↓

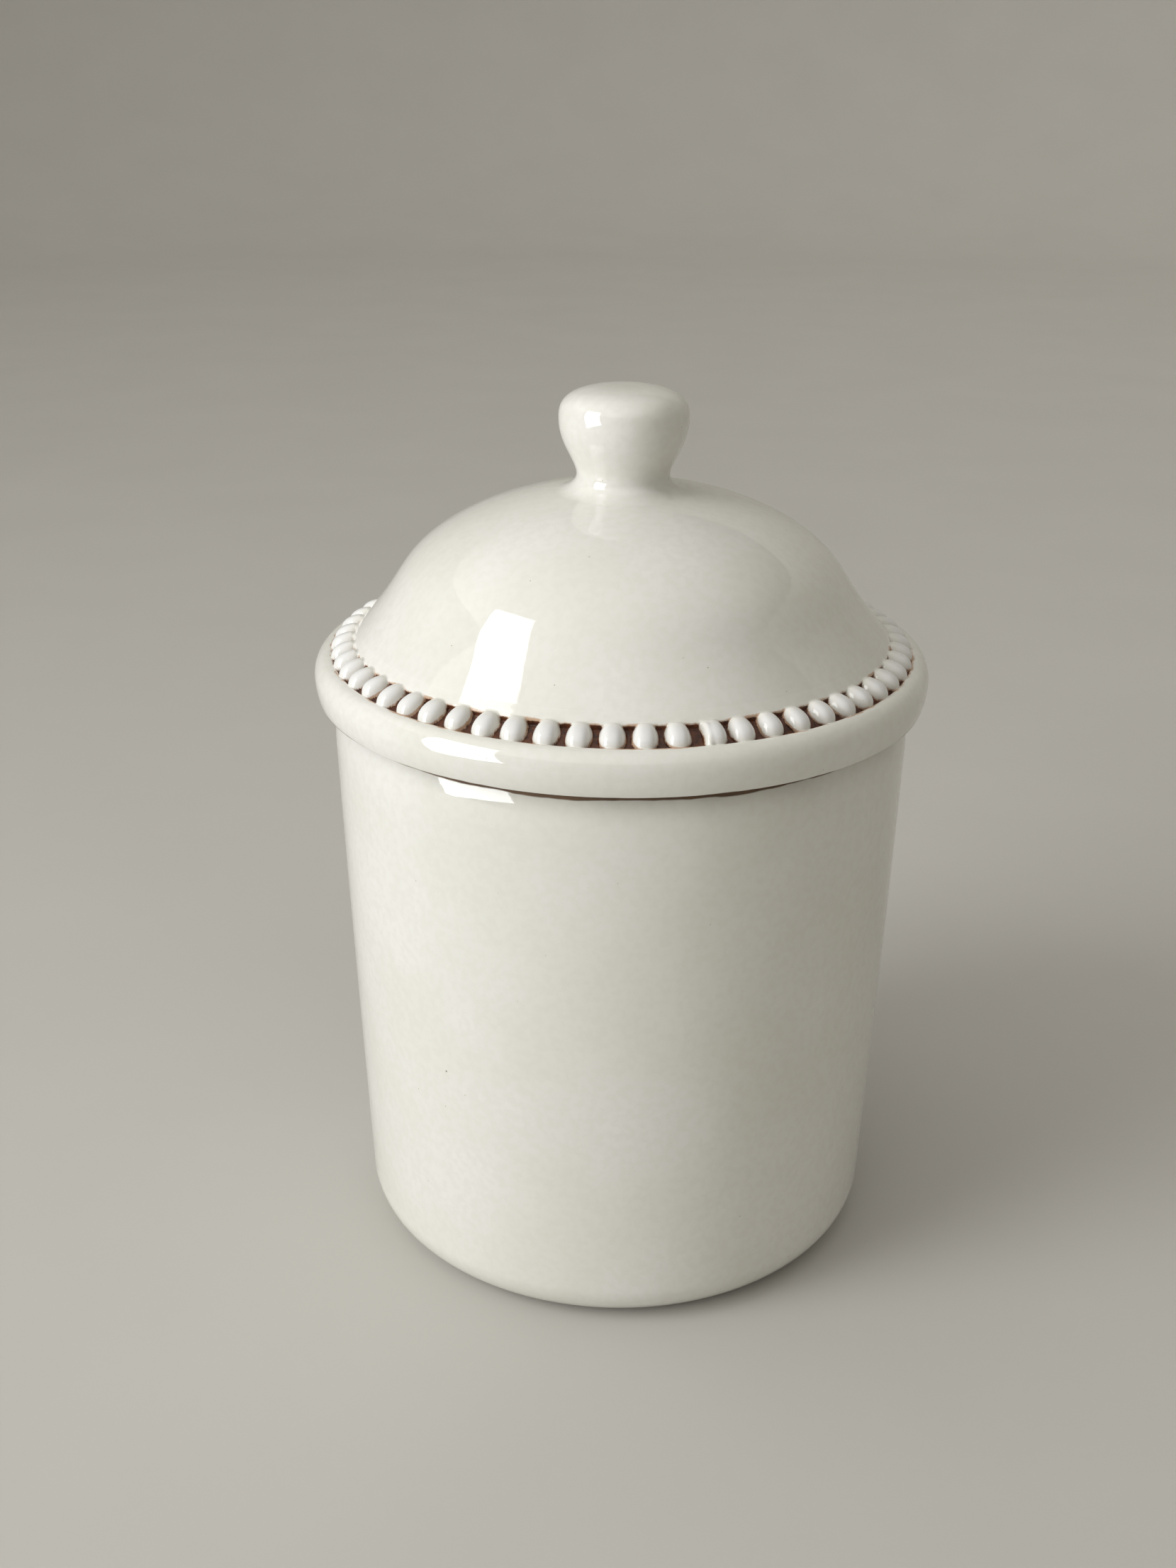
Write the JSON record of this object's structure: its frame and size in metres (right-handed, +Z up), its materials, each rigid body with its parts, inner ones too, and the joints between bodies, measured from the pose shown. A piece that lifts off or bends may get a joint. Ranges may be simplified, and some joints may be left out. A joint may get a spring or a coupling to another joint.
{
  "type": "lidded storage jar",
  "caption": "Round glazed earthenware storage jar with a lift-off domed lid, a rolled rim with a bead border, and a ball knob.",
  "frame": {"origin": "middle of the foot, on the surface the jar stands on", "axes": "+Z up along the jar's axis; the jar is the same all round, so +X and +Y are any two square directions"},
  "size_m": [0.1792, 0.1792, 0.2596],
  "materials": {
    "ivory_glaze": "glossy ivory glaze",
    "bead_glaze": "glossy white glaze with brown stain pooled between the beads"
  },
  "bodies": {
    "jar": {"jar_body": "ivory_glaze"},
    "lid": {"lid_shell": "ivory_glaze", "lid_knob": "ivory_glaze", "bead_border": "bead_glaze"}
  },
  "joints": [
    {"name": "lid_lift", "type": "slide", "parent": "jar", "child": "lid", "axis": [0, 0, 1], "range_m": [0, 0.2]}
  ]
}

↑

Exercise requirements ▸ Write the whole listing out again. Keep every line exactly as it is.

Complete response ▸
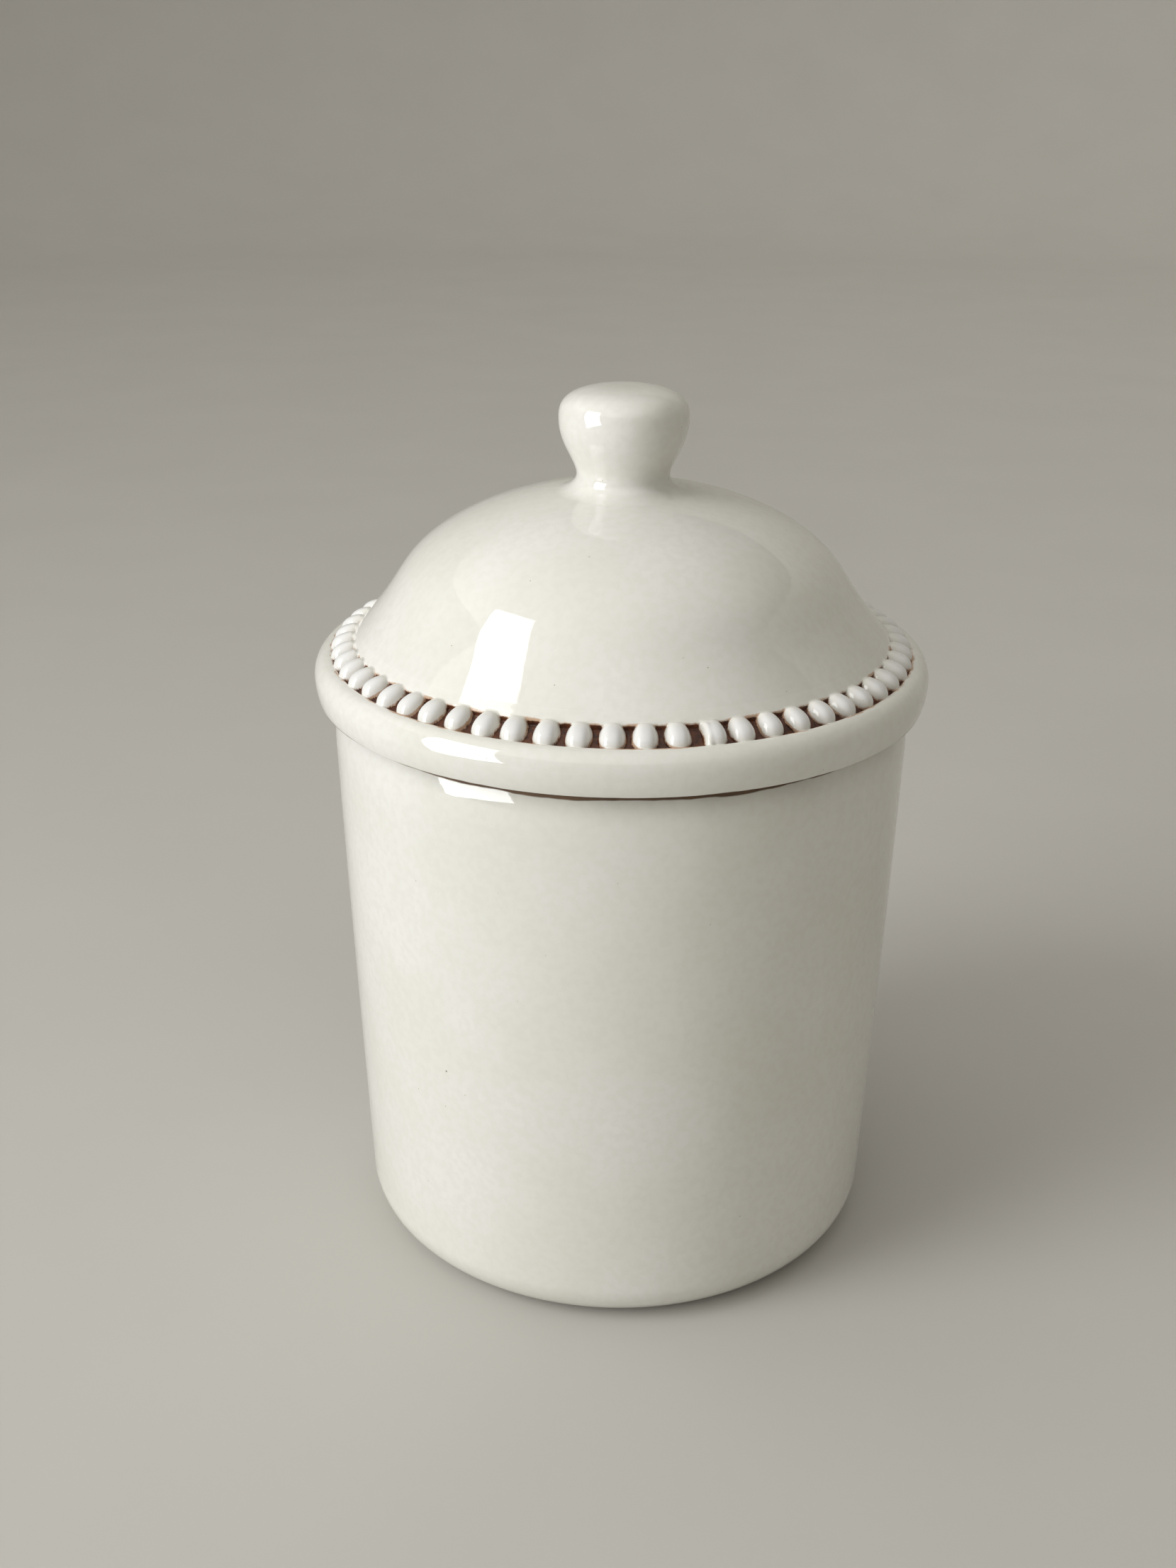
Write the JSON record of this object's structure: its frame and size in metres (right-handed, +Z up), its materials, each rigid body with its parts, inner ones too, and the joints between bodies, measured from the pose shown. A piece that lifts off or bends may get a joint. Ranges may be simplified, and some joints may be left out. A joint may get a spring or a coupling to another joint.
{
  "type": "lidded storage jar",
  "caption": "Round glazed earthenware storage jar with a lift-off domed lid, a rolled rim with a bead border, and a ball knob.",
  "frame": {"origin": "middle of the foot, on the surface the jar stands on", "axes": "+Z up along the jar's axis; the jar is the same all round, so +X and +Y are any two square directions"},
  "size_m": [0.1792, 0.1792, 0.2596],
  "materials": {
    "ivory_glaze": "glossy ivory glaze",
    "bead_glaze": "glossy white glaze with brown stain pooled between the beads"
  },
  "bodies": {
    "jar": {"jar_body": "ivory_glaze"},
    "lid": {"lid_shell": "ivory_glaze", "lid_knob": "ivory_glaze", "bead_border": "bead_glaze"}
  },
  "joints": [
    {"name": "lid_lift", "type": "slide", "parent": "jar", "child": "lid", "axis": [0, 0, 1], "range_m": [0, 0.2]}
  ]
}